- **Task prompt**:
Only the lines from the one containing "earphone_socket();" down to the one containing "bpy.data.objects.remove(obj)", inclusive, are to be quoted exactly.

+++ Data shown

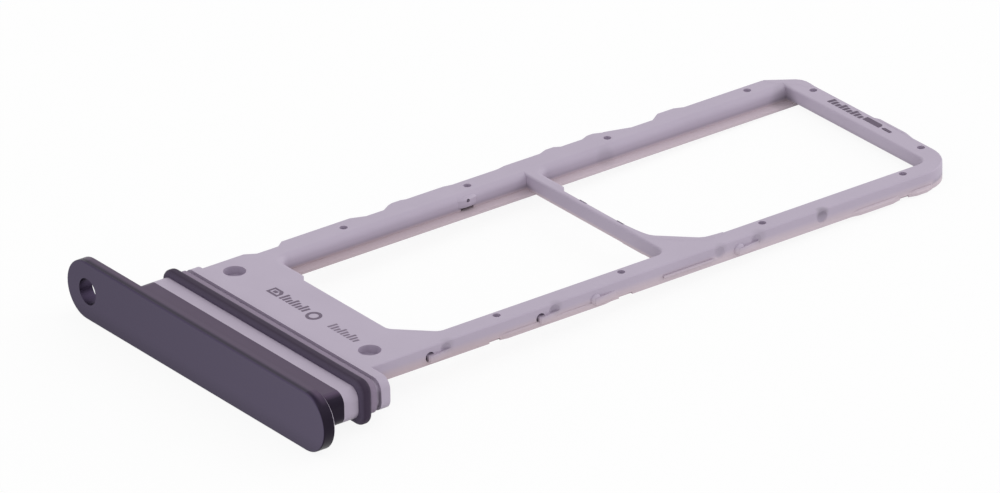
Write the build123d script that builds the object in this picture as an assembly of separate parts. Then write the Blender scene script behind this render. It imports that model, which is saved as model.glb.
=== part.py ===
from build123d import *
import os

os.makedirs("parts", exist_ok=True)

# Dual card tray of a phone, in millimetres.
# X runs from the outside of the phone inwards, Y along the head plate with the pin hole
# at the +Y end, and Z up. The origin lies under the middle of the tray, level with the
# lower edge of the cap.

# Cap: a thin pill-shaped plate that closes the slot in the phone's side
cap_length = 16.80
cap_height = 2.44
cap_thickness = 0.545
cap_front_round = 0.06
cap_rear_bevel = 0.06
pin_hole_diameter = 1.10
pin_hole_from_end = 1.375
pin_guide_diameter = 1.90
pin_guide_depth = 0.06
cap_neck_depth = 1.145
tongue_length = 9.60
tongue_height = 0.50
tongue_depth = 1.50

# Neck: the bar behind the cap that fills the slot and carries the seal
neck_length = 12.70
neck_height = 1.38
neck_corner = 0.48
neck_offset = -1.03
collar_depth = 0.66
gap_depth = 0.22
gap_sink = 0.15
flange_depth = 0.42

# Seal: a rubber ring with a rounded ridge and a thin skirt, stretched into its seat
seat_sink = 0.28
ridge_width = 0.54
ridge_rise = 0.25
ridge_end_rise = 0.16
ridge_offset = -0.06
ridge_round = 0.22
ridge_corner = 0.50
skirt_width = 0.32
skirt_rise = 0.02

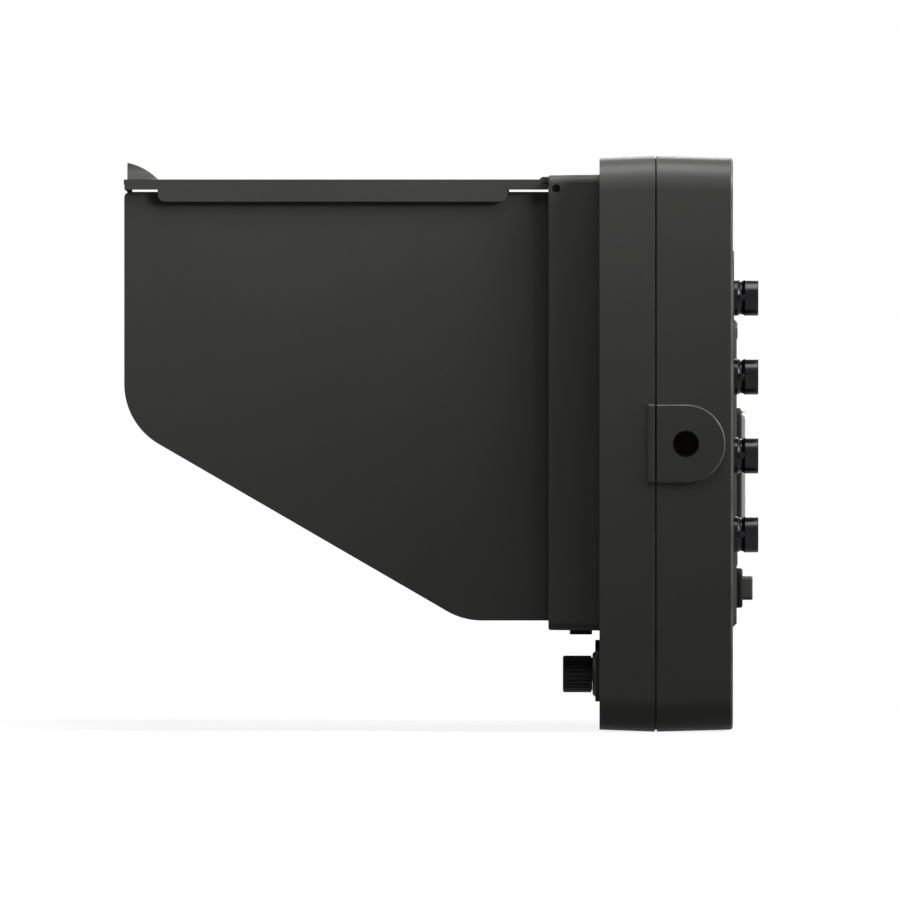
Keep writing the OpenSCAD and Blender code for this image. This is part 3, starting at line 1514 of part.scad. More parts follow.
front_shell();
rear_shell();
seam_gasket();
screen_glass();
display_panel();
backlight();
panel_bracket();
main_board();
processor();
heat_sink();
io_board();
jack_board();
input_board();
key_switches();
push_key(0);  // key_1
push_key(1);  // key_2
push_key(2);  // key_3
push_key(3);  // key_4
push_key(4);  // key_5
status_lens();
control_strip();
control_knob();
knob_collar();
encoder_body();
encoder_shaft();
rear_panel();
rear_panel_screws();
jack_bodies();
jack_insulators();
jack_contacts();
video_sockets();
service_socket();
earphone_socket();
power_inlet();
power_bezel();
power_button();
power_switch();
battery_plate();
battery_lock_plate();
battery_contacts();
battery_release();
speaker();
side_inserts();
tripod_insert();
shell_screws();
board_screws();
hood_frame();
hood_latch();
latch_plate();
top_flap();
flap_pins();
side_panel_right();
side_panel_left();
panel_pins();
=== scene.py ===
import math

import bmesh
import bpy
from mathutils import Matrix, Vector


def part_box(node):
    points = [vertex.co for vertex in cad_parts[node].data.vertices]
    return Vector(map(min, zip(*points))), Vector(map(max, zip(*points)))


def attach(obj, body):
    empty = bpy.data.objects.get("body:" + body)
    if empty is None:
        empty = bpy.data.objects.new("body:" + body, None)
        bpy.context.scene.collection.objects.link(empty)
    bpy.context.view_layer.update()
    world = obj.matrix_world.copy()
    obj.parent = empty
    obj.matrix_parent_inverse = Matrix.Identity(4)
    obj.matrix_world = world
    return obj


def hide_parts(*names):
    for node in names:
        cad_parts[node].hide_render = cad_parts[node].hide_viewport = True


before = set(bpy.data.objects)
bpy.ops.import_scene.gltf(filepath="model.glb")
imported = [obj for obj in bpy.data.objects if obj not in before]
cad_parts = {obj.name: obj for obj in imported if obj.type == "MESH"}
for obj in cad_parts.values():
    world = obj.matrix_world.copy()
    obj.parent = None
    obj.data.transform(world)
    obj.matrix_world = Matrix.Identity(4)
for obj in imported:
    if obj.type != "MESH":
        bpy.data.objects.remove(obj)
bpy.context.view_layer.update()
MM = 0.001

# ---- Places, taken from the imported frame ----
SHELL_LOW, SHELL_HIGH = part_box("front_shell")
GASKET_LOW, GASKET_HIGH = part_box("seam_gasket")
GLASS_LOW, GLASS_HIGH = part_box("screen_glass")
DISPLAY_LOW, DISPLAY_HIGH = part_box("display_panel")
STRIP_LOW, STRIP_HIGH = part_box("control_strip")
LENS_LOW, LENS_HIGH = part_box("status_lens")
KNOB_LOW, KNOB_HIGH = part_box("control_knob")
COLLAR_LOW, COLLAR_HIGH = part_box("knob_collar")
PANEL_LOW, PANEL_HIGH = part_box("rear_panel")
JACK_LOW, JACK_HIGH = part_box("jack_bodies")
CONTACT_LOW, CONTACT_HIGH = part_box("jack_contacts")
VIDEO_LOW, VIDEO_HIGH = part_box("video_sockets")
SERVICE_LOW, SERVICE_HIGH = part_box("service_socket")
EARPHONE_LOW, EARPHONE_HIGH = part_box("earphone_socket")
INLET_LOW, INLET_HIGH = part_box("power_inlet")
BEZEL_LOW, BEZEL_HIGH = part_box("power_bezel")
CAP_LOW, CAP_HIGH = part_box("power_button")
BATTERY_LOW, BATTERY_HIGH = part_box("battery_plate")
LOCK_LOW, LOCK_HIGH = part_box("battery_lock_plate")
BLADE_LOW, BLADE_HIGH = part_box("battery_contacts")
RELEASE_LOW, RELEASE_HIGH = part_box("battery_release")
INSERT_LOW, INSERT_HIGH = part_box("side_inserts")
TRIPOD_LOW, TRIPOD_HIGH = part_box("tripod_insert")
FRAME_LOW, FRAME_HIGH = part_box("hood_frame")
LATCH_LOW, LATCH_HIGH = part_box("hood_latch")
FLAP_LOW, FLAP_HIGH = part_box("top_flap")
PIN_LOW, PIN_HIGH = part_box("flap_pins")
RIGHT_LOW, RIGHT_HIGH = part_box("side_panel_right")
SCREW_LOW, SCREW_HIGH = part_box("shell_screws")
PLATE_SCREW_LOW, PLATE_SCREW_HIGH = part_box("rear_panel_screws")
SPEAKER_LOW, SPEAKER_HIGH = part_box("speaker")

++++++

- **Exercise answer**:
earphone_socket();
power_inlet();
power_bezel();
power_button();
power_switch();
battery_plate();
battery_lock_plate();
battery_contacts();
battery_release();
speaker();
side_inserts();
tripod_insert();
shell_screws();
board_screws();
hood_frame();
hood_latch();
latch_plate();
top_flap();
flap_pins();
side_panel_right();
side_panel_left();
panel_pins();
=== scene.py ===
import math

import bmesh
import bpy
from mathutils import Matrix, Vector


def part_box(node):
    points = [vertex.co for vertex in cad_parts[node].data.vertices]
    return Vector(map(min, zip(*points))), Vector(map(max, zip(*points)))


def attach(obj, body):
    empty = bpy.data.objects.get("body:" + body)
    if empty is None:
        empty = bpy.data.objects.new("body:" + body, None)
        bpy.context.scene.collection.objects.link(empty)
    bpy.context.view_layer.update()
    world = obj.matrix_world.copy()
    obj.parent = empty
    obj.matrix_parent_inverse = Matrix.Identity(4)
    obj.matrix_world = world
    return obj


def hide_parts(*names):
    for node in names:
        cad_parts[node].hide_render = cad_parts[node].hide_viewport = True


before = set(bpy.data.objects)
bpy.ops.import_scene.gltf(filepath="model.glb")
imported = [obj for obj in bpy.data.objects if obj not in before]
cad_parts = {obj.name: obj for obj in imported if obj.type == "MESH"}
for obj in cad_parts.values():
    world = obj.matrix_world.copy()
    obj.parent = None
    obj.data.transform(world)
    obj.matrix_world = Matrix.Identity(4)
for obj in imported:
    if obj.type != "MESH":
        bpy.data.objects.remove(obj)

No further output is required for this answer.